While she had a physical space now, the challenges of running a stationary location, managing inventory, paying taxes had all been new experiences for her. Vitaline joined Inkomoko’s program for small enterprises in mid-2023. Approached by an Inkomoko staff to join the new business advisory program, Vitaline slapped her ID on the counter and said “sign me up” – decisive, wanting more for herself and her children.
On the first day of training, Vitaline stood outside the hotel where dozens of Inkomoko entrepreneurs had gathered. Not fully literate, she never found comfort in classrooms. Our trainer found her outside, invited her in. Since then, her growth – in revenue and confidence – has been exponential.

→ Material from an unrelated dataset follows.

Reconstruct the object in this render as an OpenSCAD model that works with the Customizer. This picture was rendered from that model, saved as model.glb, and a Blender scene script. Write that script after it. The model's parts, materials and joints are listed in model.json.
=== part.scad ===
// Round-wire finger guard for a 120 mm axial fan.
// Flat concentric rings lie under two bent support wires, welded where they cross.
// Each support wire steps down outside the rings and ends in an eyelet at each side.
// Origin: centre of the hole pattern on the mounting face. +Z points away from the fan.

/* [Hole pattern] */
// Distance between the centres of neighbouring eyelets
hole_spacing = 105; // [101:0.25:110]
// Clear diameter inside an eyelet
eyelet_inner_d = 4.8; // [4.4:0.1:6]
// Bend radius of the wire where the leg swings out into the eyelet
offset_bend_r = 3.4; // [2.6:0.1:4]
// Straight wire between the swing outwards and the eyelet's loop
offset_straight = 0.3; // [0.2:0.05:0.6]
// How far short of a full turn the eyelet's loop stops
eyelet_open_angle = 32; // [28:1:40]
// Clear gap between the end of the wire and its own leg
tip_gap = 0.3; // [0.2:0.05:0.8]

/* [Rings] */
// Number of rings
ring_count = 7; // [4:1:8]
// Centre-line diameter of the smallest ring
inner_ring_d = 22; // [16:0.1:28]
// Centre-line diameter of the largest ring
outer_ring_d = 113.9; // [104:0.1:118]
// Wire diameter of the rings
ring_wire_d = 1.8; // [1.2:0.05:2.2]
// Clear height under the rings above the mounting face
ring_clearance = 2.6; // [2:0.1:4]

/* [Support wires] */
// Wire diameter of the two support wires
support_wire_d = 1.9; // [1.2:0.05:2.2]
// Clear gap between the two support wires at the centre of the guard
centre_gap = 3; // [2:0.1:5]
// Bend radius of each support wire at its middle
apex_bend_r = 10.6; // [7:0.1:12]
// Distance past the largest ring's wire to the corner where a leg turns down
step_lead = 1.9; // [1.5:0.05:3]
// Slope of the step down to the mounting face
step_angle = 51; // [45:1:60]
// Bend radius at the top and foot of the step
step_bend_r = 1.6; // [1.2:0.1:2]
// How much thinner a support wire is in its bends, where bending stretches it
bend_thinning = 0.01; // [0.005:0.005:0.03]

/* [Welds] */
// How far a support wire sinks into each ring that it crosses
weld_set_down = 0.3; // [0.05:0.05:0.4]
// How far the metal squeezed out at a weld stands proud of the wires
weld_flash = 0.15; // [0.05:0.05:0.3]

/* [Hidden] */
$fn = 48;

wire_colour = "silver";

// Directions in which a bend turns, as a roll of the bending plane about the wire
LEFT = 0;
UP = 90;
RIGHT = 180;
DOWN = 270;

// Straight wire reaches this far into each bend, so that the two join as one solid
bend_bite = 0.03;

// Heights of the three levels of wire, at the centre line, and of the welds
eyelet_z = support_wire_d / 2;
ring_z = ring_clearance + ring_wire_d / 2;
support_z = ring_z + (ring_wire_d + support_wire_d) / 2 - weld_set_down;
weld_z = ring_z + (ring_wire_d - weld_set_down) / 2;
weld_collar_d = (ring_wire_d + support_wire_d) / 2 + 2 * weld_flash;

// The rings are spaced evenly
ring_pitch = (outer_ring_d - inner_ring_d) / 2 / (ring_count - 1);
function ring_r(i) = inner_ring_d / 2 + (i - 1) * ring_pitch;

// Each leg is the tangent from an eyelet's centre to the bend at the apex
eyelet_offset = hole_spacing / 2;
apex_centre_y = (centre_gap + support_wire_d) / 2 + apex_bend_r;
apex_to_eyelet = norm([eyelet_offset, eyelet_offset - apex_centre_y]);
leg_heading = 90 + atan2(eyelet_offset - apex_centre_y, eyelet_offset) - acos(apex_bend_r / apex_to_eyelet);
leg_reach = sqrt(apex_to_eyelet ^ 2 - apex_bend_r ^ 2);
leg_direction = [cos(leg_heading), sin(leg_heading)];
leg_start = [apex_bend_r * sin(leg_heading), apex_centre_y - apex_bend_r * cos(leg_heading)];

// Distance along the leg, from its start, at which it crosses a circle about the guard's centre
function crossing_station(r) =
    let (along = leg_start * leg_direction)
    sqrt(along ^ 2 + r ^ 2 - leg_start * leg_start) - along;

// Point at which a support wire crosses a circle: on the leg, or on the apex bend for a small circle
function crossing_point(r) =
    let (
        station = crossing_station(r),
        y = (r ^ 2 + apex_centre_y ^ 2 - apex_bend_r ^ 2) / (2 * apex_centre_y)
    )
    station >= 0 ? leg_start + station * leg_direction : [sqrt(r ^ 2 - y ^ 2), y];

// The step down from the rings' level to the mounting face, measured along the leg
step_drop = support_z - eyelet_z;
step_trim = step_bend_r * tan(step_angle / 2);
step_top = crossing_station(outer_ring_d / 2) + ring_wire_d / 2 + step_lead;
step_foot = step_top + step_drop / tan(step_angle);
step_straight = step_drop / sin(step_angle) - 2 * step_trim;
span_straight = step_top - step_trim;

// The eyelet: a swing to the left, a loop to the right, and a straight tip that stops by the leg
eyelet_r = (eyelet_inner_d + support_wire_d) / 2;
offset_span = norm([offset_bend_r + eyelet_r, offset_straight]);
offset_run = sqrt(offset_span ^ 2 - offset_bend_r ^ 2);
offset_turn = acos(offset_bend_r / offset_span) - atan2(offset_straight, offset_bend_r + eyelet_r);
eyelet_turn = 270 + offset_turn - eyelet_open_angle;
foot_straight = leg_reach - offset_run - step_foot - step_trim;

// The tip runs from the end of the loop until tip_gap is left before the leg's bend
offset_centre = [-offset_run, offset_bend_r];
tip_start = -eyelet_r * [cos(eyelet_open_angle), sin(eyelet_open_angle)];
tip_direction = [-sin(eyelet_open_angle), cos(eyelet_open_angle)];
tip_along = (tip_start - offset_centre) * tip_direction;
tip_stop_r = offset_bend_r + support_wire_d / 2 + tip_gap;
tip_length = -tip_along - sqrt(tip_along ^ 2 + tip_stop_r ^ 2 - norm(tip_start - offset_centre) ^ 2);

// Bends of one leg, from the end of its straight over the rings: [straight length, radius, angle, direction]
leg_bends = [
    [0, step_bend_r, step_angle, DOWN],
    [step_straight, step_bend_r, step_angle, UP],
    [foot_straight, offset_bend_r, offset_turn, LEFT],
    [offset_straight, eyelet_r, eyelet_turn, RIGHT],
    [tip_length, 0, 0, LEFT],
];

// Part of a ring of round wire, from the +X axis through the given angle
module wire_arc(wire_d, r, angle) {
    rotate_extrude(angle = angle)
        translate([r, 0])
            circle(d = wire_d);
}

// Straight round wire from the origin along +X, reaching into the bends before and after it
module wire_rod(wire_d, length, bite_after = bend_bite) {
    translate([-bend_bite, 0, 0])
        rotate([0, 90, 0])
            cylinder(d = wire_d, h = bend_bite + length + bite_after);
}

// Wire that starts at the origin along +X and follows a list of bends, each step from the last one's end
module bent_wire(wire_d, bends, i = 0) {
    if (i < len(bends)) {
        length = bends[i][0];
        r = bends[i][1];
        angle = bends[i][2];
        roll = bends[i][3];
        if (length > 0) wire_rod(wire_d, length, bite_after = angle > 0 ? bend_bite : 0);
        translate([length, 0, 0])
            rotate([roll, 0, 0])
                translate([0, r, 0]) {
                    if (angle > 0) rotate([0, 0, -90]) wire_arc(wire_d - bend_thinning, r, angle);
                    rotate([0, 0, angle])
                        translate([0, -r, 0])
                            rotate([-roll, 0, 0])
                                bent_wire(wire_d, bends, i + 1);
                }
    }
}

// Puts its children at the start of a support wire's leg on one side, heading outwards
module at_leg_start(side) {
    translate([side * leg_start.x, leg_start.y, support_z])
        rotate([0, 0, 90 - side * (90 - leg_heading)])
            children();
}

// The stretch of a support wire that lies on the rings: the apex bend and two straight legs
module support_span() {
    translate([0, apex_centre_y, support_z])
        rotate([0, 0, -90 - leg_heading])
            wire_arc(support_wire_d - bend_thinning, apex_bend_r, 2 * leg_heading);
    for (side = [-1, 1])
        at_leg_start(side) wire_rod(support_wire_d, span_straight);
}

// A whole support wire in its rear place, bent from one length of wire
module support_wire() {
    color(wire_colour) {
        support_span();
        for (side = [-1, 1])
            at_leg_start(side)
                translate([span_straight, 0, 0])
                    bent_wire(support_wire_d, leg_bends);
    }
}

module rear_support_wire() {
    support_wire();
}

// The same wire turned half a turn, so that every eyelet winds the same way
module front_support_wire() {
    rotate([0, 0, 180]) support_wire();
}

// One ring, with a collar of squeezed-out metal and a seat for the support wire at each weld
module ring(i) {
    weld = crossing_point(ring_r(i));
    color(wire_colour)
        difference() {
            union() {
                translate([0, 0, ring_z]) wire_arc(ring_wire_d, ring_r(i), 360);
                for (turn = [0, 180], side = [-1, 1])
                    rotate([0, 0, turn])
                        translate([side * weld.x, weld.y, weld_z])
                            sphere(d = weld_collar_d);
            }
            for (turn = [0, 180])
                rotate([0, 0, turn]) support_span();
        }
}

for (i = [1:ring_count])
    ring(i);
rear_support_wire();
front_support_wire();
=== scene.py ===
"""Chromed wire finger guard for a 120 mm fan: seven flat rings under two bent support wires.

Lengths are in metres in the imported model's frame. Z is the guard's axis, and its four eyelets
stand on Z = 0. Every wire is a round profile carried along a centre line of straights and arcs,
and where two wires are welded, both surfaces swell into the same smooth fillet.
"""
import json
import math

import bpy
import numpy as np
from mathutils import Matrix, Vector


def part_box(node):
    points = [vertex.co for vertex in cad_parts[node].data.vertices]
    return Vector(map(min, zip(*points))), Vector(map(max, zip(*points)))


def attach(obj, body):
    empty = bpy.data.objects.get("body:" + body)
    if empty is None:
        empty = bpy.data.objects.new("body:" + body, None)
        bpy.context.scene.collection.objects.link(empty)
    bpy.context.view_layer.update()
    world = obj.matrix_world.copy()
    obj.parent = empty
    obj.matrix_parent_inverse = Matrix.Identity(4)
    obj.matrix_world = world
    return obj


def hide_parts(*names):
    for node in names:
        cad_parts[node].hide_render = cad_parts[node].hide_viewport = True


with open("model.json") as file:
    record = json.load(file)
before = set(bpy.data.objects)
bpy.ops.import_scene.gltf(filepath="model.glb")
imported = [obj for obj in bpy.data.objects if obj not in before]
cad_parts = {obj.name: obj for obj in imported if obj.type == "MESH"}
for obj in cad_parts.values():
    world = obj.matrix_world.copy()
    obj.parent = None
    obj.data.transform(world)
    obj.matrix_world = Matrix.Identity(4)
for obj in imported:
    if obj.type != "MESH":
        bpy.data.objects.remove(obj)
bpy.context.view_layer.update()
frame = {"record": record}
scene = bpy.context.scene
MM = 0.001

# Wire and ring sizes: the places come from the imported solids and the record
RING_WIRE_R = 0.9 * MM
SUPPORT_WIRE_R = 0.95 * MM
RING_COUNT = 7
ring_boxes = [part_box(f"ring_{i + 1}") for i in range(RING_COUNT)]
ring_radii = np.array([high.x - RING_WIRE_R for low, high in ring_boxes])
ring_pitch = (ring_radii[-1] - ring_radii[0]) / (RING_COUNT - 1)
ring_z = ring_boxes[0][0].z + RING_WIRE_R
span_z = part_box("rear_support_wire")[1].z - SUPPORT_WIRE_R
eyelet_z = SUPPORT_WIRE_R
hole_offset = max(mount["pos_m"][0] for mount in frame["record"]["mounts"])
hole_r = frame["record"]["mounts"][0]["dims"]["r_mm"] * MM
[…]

In about 9 months, Vitaline finished the advisory program, took a low-interest loan of 400,000 KES ($4k USD) from Inkomoko to open a second storefront, and hired three more staff, including starting deliveries across the city. She’s sent her daughter to boarding school in Australia, and has taken in her in-laws when her husband died, creating an improved life for her family of six. And when the Inkomoko investment officers reviewed her financials for a round of due diligence, they couldn’t believe this revenue was all stemming from a small produce stand. She started hawking with 500 Kenyan shillings – about $5 USD.
With more skills, more access to finance, and advocates at Inkomoko who are cheering her on, Vitaline stopped running on the street, and now runs the most successful business on the street.